Letters to the editor // Missing the mark on Keystone project

Mary Jean Port misses the mark so many times in her column “Tar Sands Oil: the Minnesota Connection,” (April 16 edition) that it is difficult to know where to begin. She describes President Obama’s goals as “wishful thinking.” 

It’s ironic that she would use this phrase, as it is one I have used often as one of the national advocates for Keystone XL (KXL) and Alberta’s Oil Sands. 

It is “wishful thinking” when opponents of KXL and Oil Sands suggest that we can meet America’s energy needs without fossil fuels. In fact, if all current alternative forms of energy are maximized, petroleum and natural gas will continue to provide 65 percent of our nation’s energy needs through 2035. 

In addition, if America shifts its attention to full production of North American sources of petroleum and natural gas, we will be energy independent by 2027. We would no longer have to rely on unfriendly, unstable, non-democratic regimes for our much-needed crude oil. Our national security would be greatly enhanced and we would be creating jobs by the tens of thousands.

Ms. Port makes numerous claims about Oil Sands crude that are not accurate. Alberta’s Oil Sands comprise an area the size of Illinois. The area that is mined is roughly the size of Chicago. Production in the remaining 97 percent of the Oil Sands is accomplished using less invasive steam-assists. Also, the Province of Alberta has one of the strictest reclamation programs in the world. Today, the earliest Oil Sands developments begun decades ago are reclaimed and home to bison and abundant wildlife.

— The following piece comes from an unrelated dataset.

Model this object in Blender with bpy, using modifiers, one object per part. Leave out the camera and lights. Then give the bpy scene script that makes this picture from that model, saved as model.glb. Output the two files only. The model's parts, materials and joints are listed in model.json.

Water is stored in holding ponds which are arrayed in a series so as to gradually remove contaminants.

When measured on an “oil well to wheels” basis (from the oil field to your car), the carbon footprint of Oil Sands crude is comparable to current oil imports from Nigeria and Venezuela. It is also much lower than some crude oil produced in California.

Oil Sands crude has been shipped in pipelines through Minnesota since the early 1980s. It is no more corrosive than any other crude oil. Opponents of the Oil Sands have even been known to suggest that it contains sand, which is not true. Today, over 80 percent of the crude oil consumed in Minnesota comes from Canada. Over half of that amount is produced in the Oil Sands. 

Canada is America’s largest supplier of crude oil and, if opponents of Oil Sands imports succeed, our cousins to the North have already stated that they will sell it to nations like China, which do not have environmental standards for refining as stringent as EPA regulations.

Finally, before we succumb to “wishful thinking,” please keep in mind that one-third of a barrel of crude oil goes to products other than motor fuel. Plastic, computers, fertilizer, medicine, medical equipment, bicycle tires, carpet, paint and thousands of other products are derived from petroleum.